复制省略和返回值优化
复制省略和返回值优化是编译器可能存在的优化机制。今天在测试右值没有std::move的时候是否会优先匹配调用移动构造和移动赋值函数时发现这个机制。
#include <iostream>
using std::cout;
using std::endl;
class MoveTest {
public:
MoveTest(int i) :
_i(i) {
cout << "Normal Constructor" << endl;
}
MoveTest(const MoveTest& other) :
_i(other._i) {
cout << "Copy Constructor" << endl;
} // = delete;
MoveTest& operator=(const MoveTest& other) {
return *this;
} //= delete;
MoveTest(MoveTest&& o) {
_i = o._i;
cout << "Move Constructor" << endl;
}
MoveTest& operator=(const MoveTest&& o) {
cout << "Move Assign" << endl;
return *this;
}
//private:
int _i;
};
MoveTest get() {
MoveTest t = MoveTest(2);
cout << "get() construct" << endl;
return t; //MoveTest(1);
}
int main(int argc, char **argv) {
MoveTest t(get());
cout << t._i << endl;
t = get();
}
Result:
Normal Constructor
get() construct
2
Normal Constructor
get() construct
Move Assign
由ConsolePrint可以发现
MoveTest t(get());
没有调用移动构造或拷贝构造。
然后去stackflow寻找答案
What are copy elision and return value optimization?
大致介绍了由于编译器可能存在copy elision and returnvalue optimization机制,copy/move constructor可能不被调用,所以不能在这两个函数内写关键逻辑,可能会出错。
注意
然而并不是说存在这个机制就并不需要move/copy constructor,如果delete二者,编译器会出错。
If a call to a copy or move constructor is elided, that constructor must still exist and must be accessible. This ensures that copy elision does not allow copying objects which are not normally copyable, e.g. because they have a private or deleted copy/move constructor.
我也进行了如下测试
#include <iostream>
using std::cout;
using std::endl;
class MoveTest {
public:
MoveTest(int i) :
_i(i) {
cout << "Normal Constructor" << endl;
}
MoveTest(const MoveTest& other)
// :
// _i(other._i) {
// cout << "Copy Constructor" << endl;
// }
= delete;
MoveTest& operator=(const MoveTest& other) {
return *this;
} //= delete;
MoveTest(MoveTest&& o)
// {
// _i = o._i;
// cout << "Move Constructor" << endl;
// }
= delete;
MoveTest& operator=(const MoveTest&& o) {
cout << "Move Assign" << endl;
return *this;
}
//private:
int _i;
};
MoveTest get() {
MoveTest t = MoveTest(2); //use of deleted function ‘MoveTest::MoveTest(MoveTest&&)’

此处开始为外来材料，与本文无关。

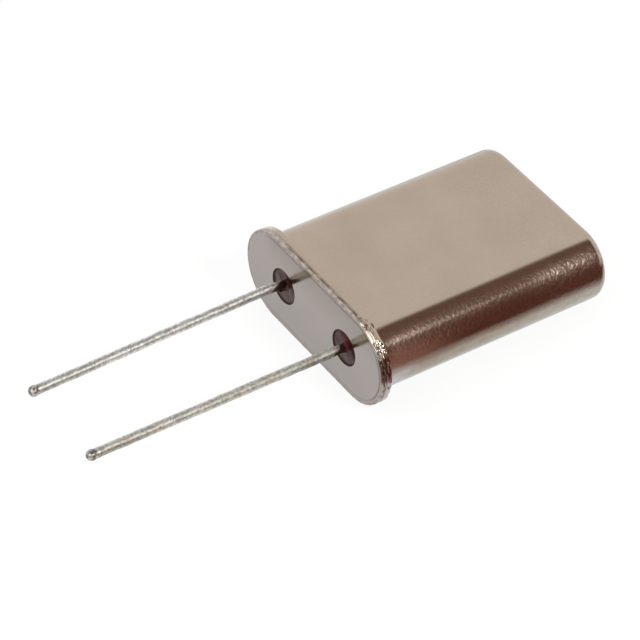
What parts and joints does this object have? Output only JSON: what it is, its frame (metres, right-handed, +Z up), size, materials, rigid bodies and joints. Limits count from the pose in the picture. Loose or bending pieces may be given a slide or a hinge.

cout << "get() construct" << endl;
return t; //MoveTest(1); //use of deleted function ‘MoveTest::MoveTest(MoveTest&&)’
}
int main(int argc, char **argv) {
MoveTest t(get()); //use of deleted function ‘MoveTest::MoveTest(MoveTest&&)’
cout << t._i << endl;
t = get();
}
出现3处标红报错,可以说明的确如此。
由get()函数return语句的报错,可以想想如果不存在优化机制,此编译器可能使用的移动构造传递返回值。
测试编译器
gcc version 6.5.0 20181026 (Ubuntu 6.5.0-2ubuntu1~16.04)